Oh, God. It was like somebody tried a Butterfinger bar and said, “Yeah, I kinda liked it, but it would be better if it were sweet enough to permanently damage my blood chemistry.”

If I had been given a Buttscoth Yummy in a blind taste test, I would have guessed somebody took the crap left over in the bottom of a tube of Pringles, folded it into a block of fudge, and then smashed me in the teeth with a hammer dusted in confectioners’ sugar.

I don’t know who this recipe was designed for. This is not something a human would enjoy eating or sharing with others. Maybe it’s meant as a strategic offensive maneuver in cookie form. Like, a co-worker invites you to a get-together and you don’t really want to go, so you bring a batch of Buttscoth Yummies to ensure you’ll never be invited to another.

Assuming there are any survivors.

As the saccharine venom devoured my molars and spiked my heart rate, I wondered if maybe this was a practical joke gone ironically wrong. Like, maybe when I was a kid I made up an intentionally gross concoction and slipped it into my mom’s recipe box to see if she’d fall for it and actually make some. Then she never did and we both forgot about it until she discovered the gag recipe and gave it back to me thirty-five years later. What if Past Marcus just totally punk’d Present Marcus?

I guess I’ll never know for sure. All I can say with certainty is that I’m hesitant to even post this recipe online for fear that someone else will accidentally make Buttscoth Yummies for themselves. I don’t want to be responsible for the suffering I could potentially cause. Because no rational person would intentionally detonate this kind of nutritional hand grenade inside their own body.
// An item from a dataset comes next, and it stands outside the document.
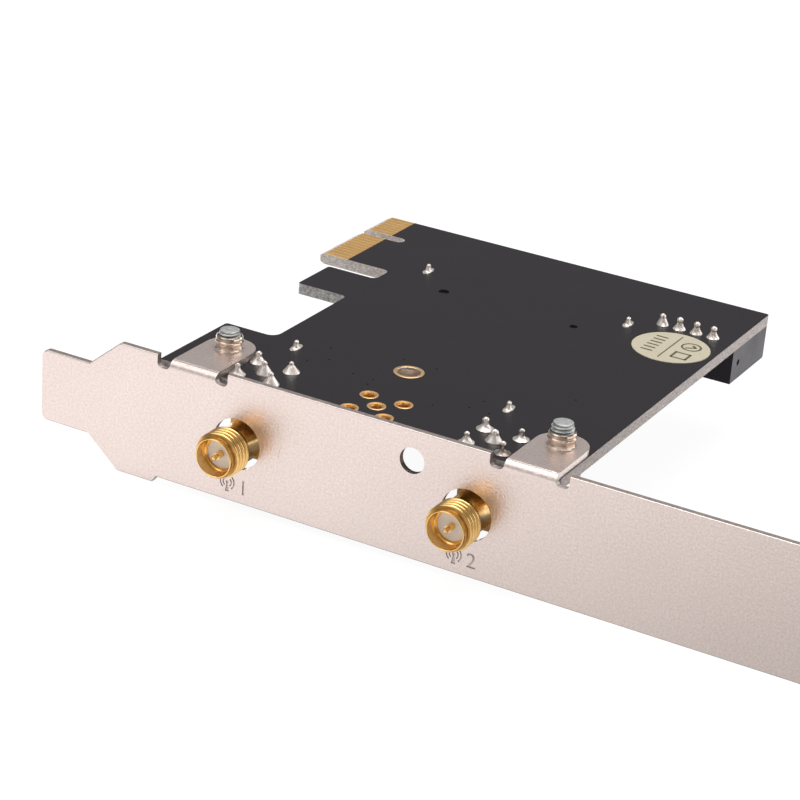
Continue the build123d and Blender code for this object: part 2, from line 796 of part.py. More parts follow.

Then again, some people eat at Cheesecake Factory, so what do I know?

3 Comments

  1. Author

    When we lived in England we had the opposite problem. All our American comfort-food recipes were in cups and spoons and all of our kitchen gear was metric.

  2. I’m nearly in tears laughing, here. You should write comedy science fiction books – you know, something really unlikely like a cruise ship in space or something.

    1. Author

      Nah. I think I’m better suited for low-level government administrative work.